* start *
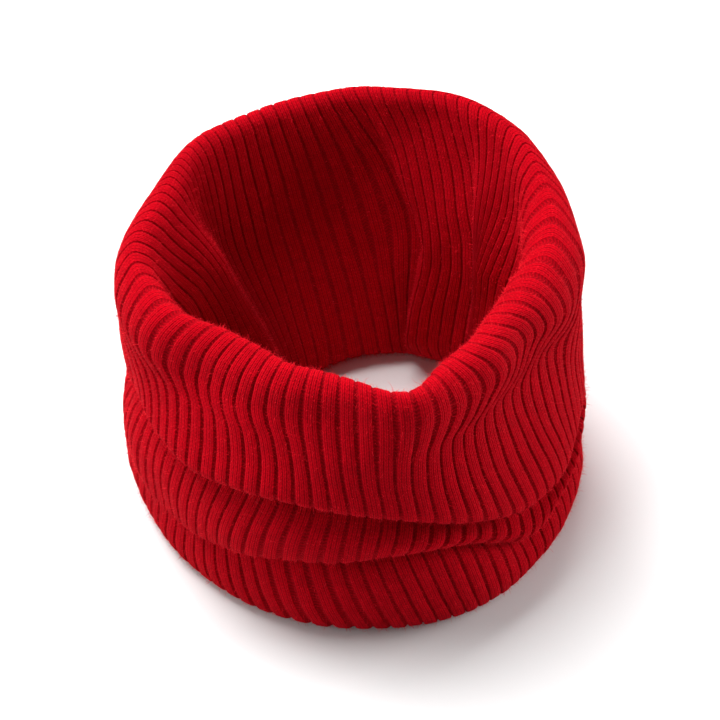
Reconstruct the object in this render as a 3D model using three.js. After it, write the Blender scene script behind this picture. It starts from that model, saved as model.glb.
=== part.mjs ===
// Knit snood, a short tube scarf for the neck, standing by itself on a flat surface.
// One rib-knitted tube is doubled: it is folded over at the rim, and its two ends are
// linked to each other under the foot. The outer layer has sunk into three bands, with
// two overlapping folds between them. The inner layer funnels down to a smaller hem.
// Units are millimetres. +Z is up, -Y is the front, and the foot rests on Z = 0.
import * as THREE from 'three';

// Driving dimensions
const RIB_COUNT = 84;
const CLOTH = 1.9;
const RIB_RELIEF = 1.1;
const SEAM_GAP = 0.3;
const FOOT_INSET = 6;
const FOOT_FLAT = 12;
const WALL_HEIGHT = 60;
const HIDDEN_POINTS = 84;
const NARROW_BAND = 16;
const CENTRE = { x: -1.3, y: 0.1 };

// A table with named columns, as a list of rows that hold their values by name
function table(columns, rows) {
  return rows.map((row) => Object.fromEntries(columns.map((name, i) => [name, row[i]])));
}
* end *
Copy out all lines where the word "three" appears.

*Answer below:*
Reconstruct the object in this render as a 3D model using three.js. After it, write the Blender scene script behind this picture. It starts from that model, saved as model.glb.
// linked to each other under the foot. The outer layer has sunk into three bands, with
import * as THREE from 'three';